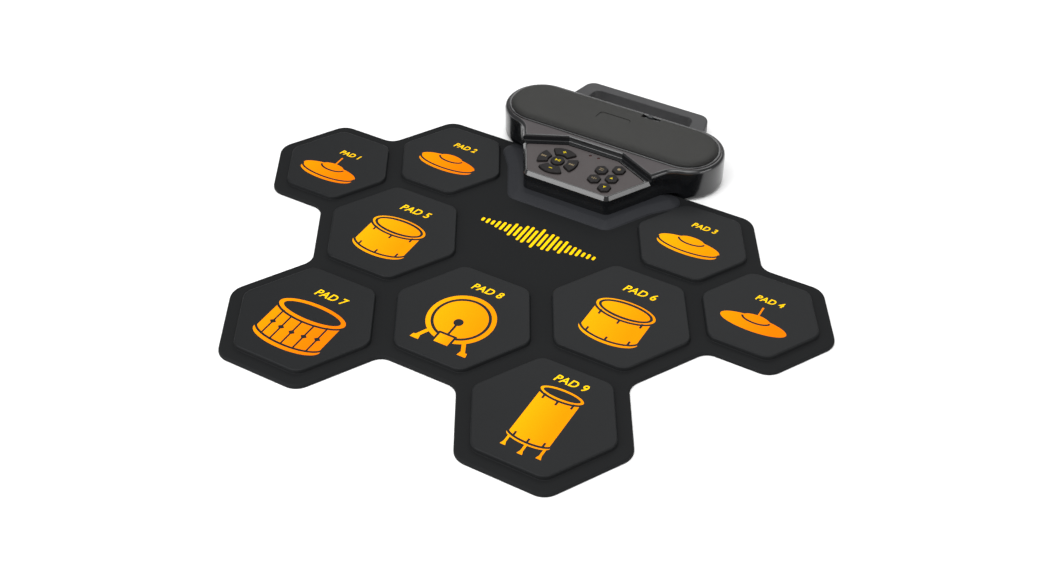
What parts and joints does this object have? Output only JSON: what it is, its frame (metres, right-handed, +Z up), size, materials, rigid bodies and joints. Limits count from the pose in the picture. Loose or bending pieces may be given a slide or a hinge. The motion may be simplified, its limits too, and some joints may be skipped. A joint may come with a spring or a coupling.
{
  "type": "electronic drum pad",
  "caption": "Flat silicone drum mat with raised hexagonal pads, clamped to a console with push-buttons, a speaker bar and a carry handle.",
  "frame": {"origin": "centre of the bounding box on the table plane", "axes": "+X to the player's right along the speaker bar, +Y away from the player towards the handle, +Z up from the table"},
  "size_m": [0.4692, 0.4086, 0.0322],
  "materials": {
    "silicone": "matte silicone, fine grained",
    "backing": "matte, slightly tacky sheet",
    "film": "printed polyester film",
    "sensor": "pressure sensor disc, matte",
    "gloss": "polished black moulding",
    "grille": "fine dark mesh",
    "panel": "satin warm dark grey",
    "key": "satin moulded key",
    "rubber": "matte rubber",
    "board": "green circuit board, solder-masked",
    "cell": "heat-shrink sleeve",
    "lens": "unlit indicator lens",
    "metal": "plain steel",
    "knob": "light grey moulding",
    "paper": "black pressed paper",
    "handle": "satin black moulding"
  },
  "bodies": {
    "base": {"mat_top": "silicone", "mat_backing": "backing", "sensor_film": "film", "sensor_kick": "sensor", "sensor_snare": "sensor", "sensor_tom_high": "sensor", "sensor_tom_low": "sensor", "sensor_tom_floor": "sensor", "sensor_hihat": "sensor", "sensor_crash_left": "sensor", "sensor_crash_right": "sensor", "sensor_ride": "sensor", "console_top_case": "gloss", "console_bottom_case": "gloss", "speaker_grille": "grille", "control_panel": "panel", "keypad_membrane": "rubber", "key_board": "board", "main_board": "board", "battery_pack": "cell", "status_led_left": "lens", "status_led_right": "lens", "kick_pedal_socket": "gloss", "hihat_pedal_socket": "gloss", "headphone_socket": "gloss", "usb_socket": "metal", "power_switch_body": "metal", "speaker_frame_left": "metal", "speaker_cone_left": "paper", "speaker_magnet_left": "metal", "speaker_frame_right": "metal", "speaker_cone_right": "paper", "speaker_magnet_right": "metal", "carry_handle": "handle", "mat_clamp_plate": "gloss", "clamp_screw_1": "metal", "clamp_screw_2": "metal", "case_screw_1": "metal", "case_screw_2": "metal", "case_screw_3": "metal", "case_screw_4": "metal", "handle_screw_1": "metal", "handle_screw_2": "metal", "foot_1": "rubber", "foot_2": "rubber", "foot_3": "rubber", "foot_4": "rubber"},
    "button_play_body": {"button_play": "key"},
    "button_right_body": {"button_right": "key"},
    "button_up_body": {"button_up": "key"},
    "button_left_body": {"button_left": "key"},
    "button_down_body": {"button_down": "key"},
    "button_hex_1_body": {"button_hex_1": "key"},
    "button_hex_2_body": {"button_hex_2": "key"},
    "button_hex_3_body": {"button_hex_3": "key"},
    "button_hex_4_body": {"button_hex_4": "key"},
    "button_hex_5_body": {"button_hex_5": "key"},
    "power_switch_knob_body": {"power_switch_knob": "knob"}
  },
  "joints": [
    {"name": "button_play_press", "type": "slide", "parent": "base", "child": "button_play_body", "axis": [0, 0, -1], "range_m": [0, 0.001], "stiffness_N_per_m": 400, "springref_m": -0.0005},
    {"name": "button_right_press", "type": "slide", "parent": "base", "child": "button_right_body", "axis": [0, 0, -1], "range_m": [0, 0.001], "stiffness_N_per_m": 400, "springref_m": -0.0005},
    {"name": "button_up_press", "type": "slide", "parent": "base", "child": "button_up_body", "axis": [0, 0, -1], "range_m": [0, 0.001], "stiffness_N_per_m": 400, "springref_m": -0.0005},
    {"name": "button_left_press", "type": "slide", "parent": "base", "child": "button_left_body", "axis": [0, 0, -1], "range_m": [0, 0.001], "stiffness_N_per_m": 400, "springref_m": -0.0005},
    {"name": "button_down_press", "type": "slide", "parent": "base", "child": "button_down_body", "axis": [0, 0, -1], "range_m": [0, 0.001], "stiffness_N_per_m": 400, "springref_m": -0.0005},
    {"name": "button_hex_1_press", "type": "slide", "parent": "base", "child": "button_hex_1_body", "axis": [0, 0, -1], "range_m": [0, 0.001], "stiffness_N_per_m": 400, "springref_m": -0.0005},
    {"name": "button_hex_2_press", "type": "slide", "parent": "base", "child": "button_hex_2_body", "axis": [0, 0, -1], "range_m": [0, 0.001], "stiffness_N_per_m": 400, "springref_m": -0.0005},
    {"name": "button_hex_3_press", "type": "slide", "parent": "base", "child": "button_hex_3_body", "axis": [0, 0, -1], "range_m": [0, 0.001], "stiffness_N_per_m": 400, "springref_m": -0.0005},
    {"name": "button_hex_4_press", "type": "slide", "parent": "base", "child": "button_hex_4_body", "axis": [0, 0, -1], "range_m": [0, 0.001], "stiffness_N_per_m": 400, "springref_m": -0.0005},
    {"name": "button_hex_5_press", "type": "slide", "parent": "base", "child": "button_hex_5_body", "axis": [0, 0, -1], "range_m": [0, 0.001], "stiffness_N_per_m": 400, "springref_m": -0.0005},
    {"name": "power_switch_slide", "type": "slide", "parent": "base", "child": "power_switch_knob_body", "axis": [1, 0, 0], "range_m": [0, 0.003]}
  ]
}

—————

PROBLEM DESCRIPTION | Copy out the whole listing, exactly as written.

FULL RESPONSE |
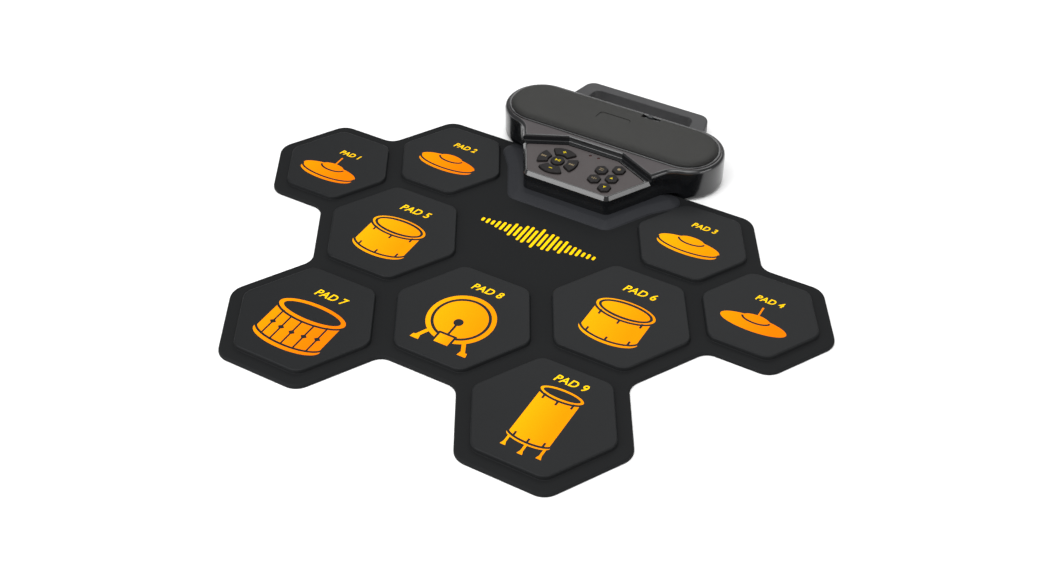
What parts and joints does this object have? Output only JSON: what it is, its frame (metres, right-handed, +Z up), size, materials, rigid bodies and joints. Limits count from the pose in the picture. Loose or bending pieces may be given a slide or a hinge. The motion may be simplified, its limits too, and some joints may be skipped. A joint may come with a spring or a coupling.
{
  "type": "electronic drum pad",
  "caption": "Flat silicone drum mat with raised hexagonal pads, clamped to a console with push-buttons, a speaker bar and a carry handle.",
  "frame": {"origin": "centre of the bounding box on the table plane", "axes": "+X to the player's right along the speaker bar, +Y away from the player towards the handle, +Z up from the table"},
  "size_m": [0.4692, 0.4086, 0.0322],
  "materials": {
    "silicone": "matte silicone, fine grained",
    "backing": "matte, slightly tacky sheet",
    "film": "printed polyester film",
    "sensor": "pressure sensor disc, matte",
    "gloss": "polished black moulding",
    "grille": "fine dark mesh",
    "panel": "satin warm dark grey",
    "key": "satin moulded key",
    "rubber": "matte rubber",
    "board": "green circuit board, solder-masked",
    "cell": "heat-shrink sleeve",
    "lens": "unlit indicator lens",
    "metal": "plain steel",
    "knob": "light grey moulding",
    "paper": "black pressed paper",
    "handle": "satin black moulding"
  },
  "bodies": {
    "base": {"mat_top": "silicone", "mat_backing": "backing", "sensor_film": "film", "sensor_kick": "sensor", "sensor_snare": "sensor", "sensor_tom_high": "sensor", "sensor_tom_low": "sensor", "sensor_tom_floor": "sensor", "sensor_hihat": "sensor", "sensor_crash_left": "sensor", "sensor_crash_right": "sensor", "sensor_ride": "sensor", "console_top_case": "gloss", "console_bottom_case": "gloss", "speaker_grille": "grille", "control_panel": "panel", "keypad_membrane": "rubber", "key_board": "board", "main_board": "board", "battery_pack": "cell", "status_led_left": "lens", "status_led_right": "lens", "kick_pedal_socket": "gloss", "hihat_pedal_socket": "gloss", "headphone_socket": "gloss", "usb_socket": "metal", "power_switch_body": "metal", "speaker_frame_left": "metal", "speaker_cone_left": "paper", "speaker_magnet_left": "metal", "speaker_frame_right": "metal", "speaker_cone_right": "paper", "speaker_magnet_right": "metal", "carry_handle": "handle", "mat_clamp_plate": "gloss", "clamp_screw_1": "metal", "clamp_screw_2": "metal", "case_screw_1": "metal", "case_screw_2": "metal", "case_screw_3": "metal", "case_screw_4": "metal", "handle_screw_1": "metal", "handle_screw_2": "metal", "foot_1": "rubber", "foot_2": "rubber", "foot_3": "rubber", "foot_4": "rubber"},
    "button_play_body": {"button_play": "key"},
    "button_right_body": {"button_right": "key"},
    "button_up_body": {"button_up": "key"},
    "button_left_body": {"button_left": "key"},
    "button_down_body": {"button_down": "key"},
    "button_hex_1_body": {"button_hex_1": "key"},
    "button_hex_2_body": {"button_hex_2": "key"},
    "button_hex_3_body": {"button_hex_3": "key"},
    "button_hex_4_body": {"button_hex_4": "key"},
    "button_hex_5_body": {"button_hex_5": "key"},
    "power_switch_knob_body": {"power_switch_knob": "knob"}
  },
  "joints": [
    {"name": "button_play_press", "type": "slide", "parent": "base", "child": "button_play_body", "axis": [0, 0, -1], "range_m": [0, 0.001], "stiffness_N_per_m": 400, "springref_m": -0.0005},
    {"name": "button_right_press", "type": "slide", "parent": "base", "child": "button_right_body", "axis": [0, 0, -1], "range_m": [0, 0.001], "stiffness_N_per_m": 400, "springref_m": -0.0005},
    {"name": "button_up_press", "type": "slide", "parent": "base", "child": "button_up_body", "axis": [0, 0, -1], "range_m": [0, 0.001], "stiffness_N_per_m": 400, "springref_m": -0.0005},
    {"name": "button_left_press", "type": "slide", "parent": "base", "child": "button_left_body", "axis": [0, 0, -1], "range_m": [0, 0.001], "stiffness_N_per_m": 400, "springref_m": -0.0005},
    {"name": "button_down_press", "type": "slide", "parent": "base", "child": "button_down_body", "axis": [0, 0, -1], "range_m": [0, 0.001], "stiffness_N_per_m": 400, "springref_m": -0.0005},
    {"name": "button_hex_1_press", "type": "slide", "parent": "base", "child": "button_hex_1_body", "axis": [0, 0, -1], "range_m": [0, 0.001], "stiffness_N_per_m": 400, "springref_m": -0.0005},
    {"name": "button_hex_2_press", "type": "slide", "parent": "base", "child": "button_hex_2_body", "axis": [0, 0, -1], "range_m": [0, 0.001], "stiffness_N_per_m": 400, "springref_m": -0.0005},
    {"name": "button_hex_3_press", "type": "slide", "parent": "base", "child": "button_hex_3_body", "axis": [0, 0, -1], "range_m": [0, 0.001], "stiffness_N_per_m": 400, "springref_m": -0.0005},
    {"name": "button_hex_4_press", "type": "slide", "parent": "base", "child": "button_hex_4_body", "axis": [0, 0, -1], "range_m": [0, 0.001], "stiffness_N_per_m": 400, "springref_m": -0.0005},
    {"name": "button_hex_5_press", "type": "slide", "parent": "base", "child": "button_hex_5_body", "axis": [0, 0, -1], "range_m": [0, 0.001], "stiffness_N_per_m": 400, "springref_m": -0.0005},
    {"name": "power_switch_slide", "type": "slide", "parent": "base", "child": "power_switch_knob_body", "axis": [1, 0, 0], "range_m": [0, 0.003]}
  ]
}